3) transformations, or adequate substitutions: She cooks a hot meal in the evening. – На ужин она всегда готовит горячее.

6. THE CONCEPT OF ‘UNTRANSLATABILITY’

 

It is a cardinal problem that is a cornerstone of the translation art and craft. The reasons for the lack of belief in achieving adequate translation have been expressed time and again. In trying to replace a message in one language with a message in another language, the translator loses some meaning, usually associative, either because s/he belongs to a different culture or because the receptor’s background knowledge does not coincide with that of the source text receptor (cultural overlap). Thus the transfer can never be total.38

There may be ‘referential’ loss and the translator’s language can only be approximate when describing an ethnic situation characterized by specifically local features: Americans, accustomed to Chinese cuisine and traditions, associate fortune cookie, served as a dessert in Chinese restaurants, with a thin folded wafer containing a prediction or proverb printed on a slip of paper. There are no such realia in Russia, so the translation can be only approximate, descriptive or analogous.

Reality is segmented differently by languages, which depends upon the environment, culture and other circumstances people live in. How can the translator make an African person, who does not know the beauty of the bright snowy morning, experience the same as Russians’ feelings when reading Pushkin’s immortal lines: Под голубыми небесами великолепными коврами, блестя на солнце, снег лежит…And, on the other hand, how to render in Russian or English the numerous shades of the white color in the speech of Northern people?

The loss of meaning may be attributed to the different language systems and structures.

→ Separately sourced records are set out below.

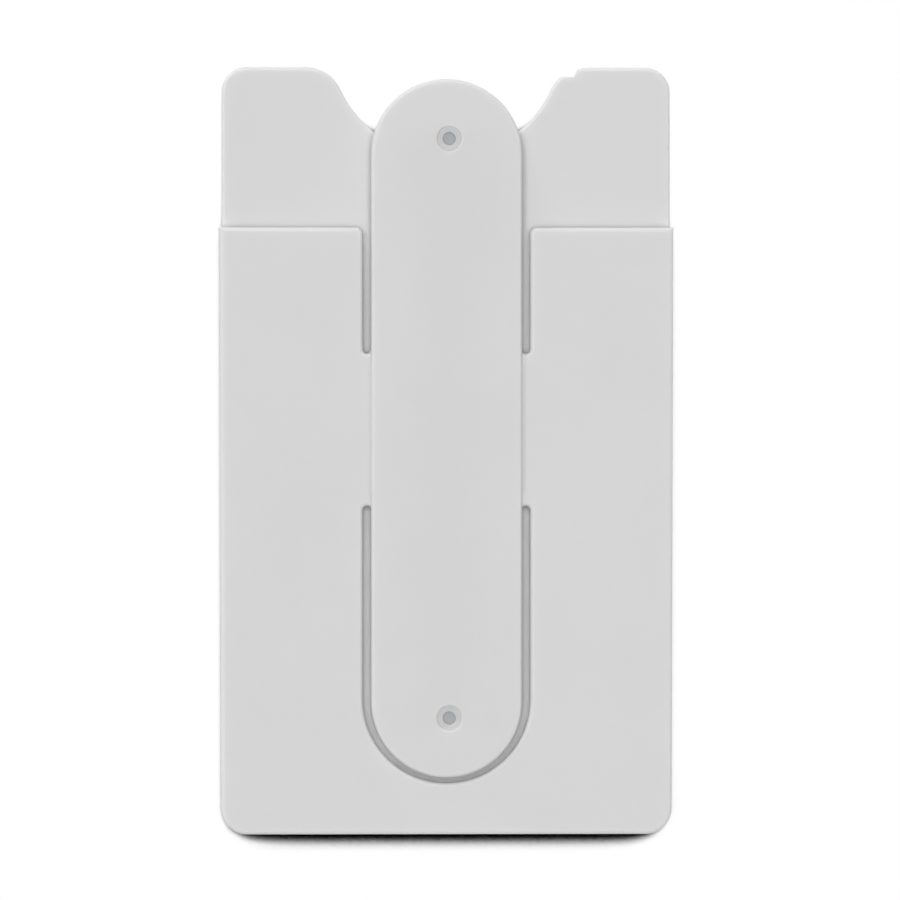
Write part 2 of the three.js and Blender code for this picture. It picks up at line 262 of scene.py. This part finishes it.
def pocket_half(inset):
    """The right half of the pocket's outline, from the base's middle to the mouth: the base's corner,
    the flared side, the nib of flash, the mouth's edge, and the upper slot with its round end."""
    slot_end = SLOT_WIDTH / 2 + inset
    slot_y = UPPER_SLOT_END_Y + SLOT_WIDTH / 2
    level = MOUTH_Y - MOUTH_CLIMB
    return np.concatenate([
        corner(BASE_HALF, BASE_Y, BASE_CORNER, inset, 270),
        [[MOUTH_HALF - NIB_OUT - inset, MOUTH_Y - NIB_DOWN - inset]],
        corner(MOUTH_HALF, MOUTH_Y, MOUTH_CORNER, inset, 0),
        mouth_edge(inset),
        corner(SLOT_OUTER_X, level, SLOT_MOUTH_CORNER, inset, 90),
        arc(SLOT_X, slot_y, slot_end, 0, -180),
    ])


def pocket_outline(inset):
    """The pocket's right half and its mirror image, joined by a level stretch under the strap."""
    right = pocket_half(inset)
    return closed(right, right[::-1] * [-1, 1])


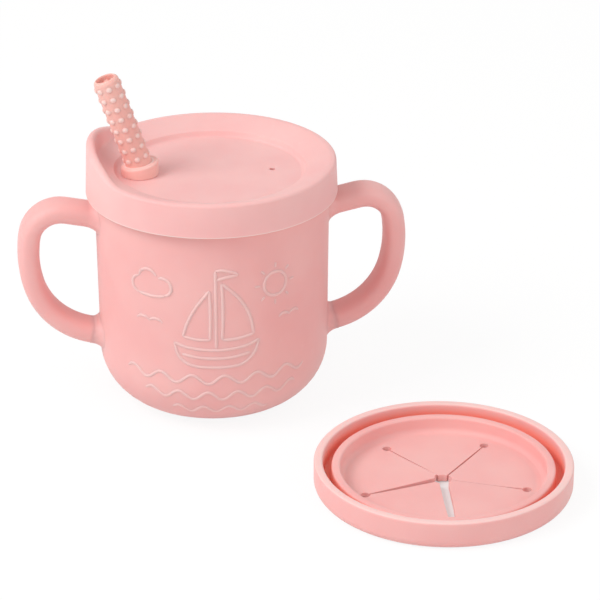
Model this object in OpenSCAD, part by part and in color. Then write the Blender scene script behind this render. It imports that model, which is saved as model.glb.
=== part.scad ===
// Toddler snack set in soft silicone: a two-handled cup, a lid with a drinking lip and a bumped straw,
// and a snack lid with five soft flaps that lies upside down beside the cup.
// Millimetres. +Z is up. The origin is the middle of the cup's base, X runs through the two handles,
// and -Y is the front.

/* [Cup] */
// Outside radius of the cup at its rim
cup_r = 38.8; // [34:0.1:46]
// How much narrower the cup is just above its rounded corner than at its rim
cup_draft = 0.8; // [0:0.1:2.5]
// Height of the cup's rim
cup_h = 81.5; // [74:0.5:110]
// Thickness of the cup's wall
cup_wall = 2.6; // [2:0.1:4]
// Thickness of the cup's floor
cup_floor = 3; // [2:0.1:6]
// Radius of the rounded corner between the cup's side and its base
cup_corner_r = 19; // [8:0.5:24]

/* [Handles] */
// Width of a handle, across the front of the cup
handle_w = 12.4; // [9:0.1:18]
// Thickness of a handle, in the plane of its loop
handle_t = 7.2; // [5:0.1:10]
// Radius that rounds the four long edges of a handle
handle_edge_r = 3.2; // [1:0.1:3.4]
// Height of the middle of a handle's upper root
handle_root_z = 66; // [60:0.5:66]
// Height of the middle of a handle's lower root
handle_foot_z = 24; // [20:0.5:30]
// Slope at which a handle rises from its upper root, in degrees
handle_rise = 12; // [0:1:20]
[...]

There is no category of noun gender in English, so the translation of the Russian sentence Студентка пришла by the English The student has come might be non-equal, since the English sentence is more generic and corresponds also to the Russian Студент пришел.

The loss of meaning can also be accounted for by idiosyncrasies, that is noncoincidence, of the individual uses of the speaker or text-writer and the translator. Peopleб speaking even the same languageб are apt to attach private meanings to some words. Hence various misunderstandings and communicative failures. (Can you guess what was meant in the sign written outside Hong Kong tailors shop? Ladies may have a fit upstairs. And what could the tourist understand from the advertisement for donkey rides in Thailand: Would you like to ride on your own ass?)39

Translators’ scepticism and pessimism came to be known in the Middle Ages. Dante Alighieri (1265-1321) claimed that no poem can be translated without having its beauty and harmony spoilt. Miguel Cervantes de Saavedra (1547-1616) likened the works in translation to the wrong side of a Flemish tapestry: you can see only vague figures and cannot admire the bright colors of its right side.

Wilhelm von Humboldt (1767-1835), a German philologist and translator, stressed that “no word in one language is completely equivalent to a word in another language”, and that “each language expresses a concept in a slightly different manner, with such and such a denotation, and each language places it on a rung that is higher or lower on the ladder of feeling.”40

No matter what reasons might be given by theorists, translation practice has been proving that this concept is groundless. Translators have always attempted to be not just a “window open on another world” but rather “a channel opened”, through which foreign influences can penetrate the native culture, challenge it, and influence it.41 So the concept of untranslatability is not shared by practical translators who help people of various countries to communicate.

Though sceptical and negative, the concept played its positive role in the history of translation. It has caused scholars to ponder over language and culture discrepancies and to give up the idea of one language mechanically overlapping another one to convey the message.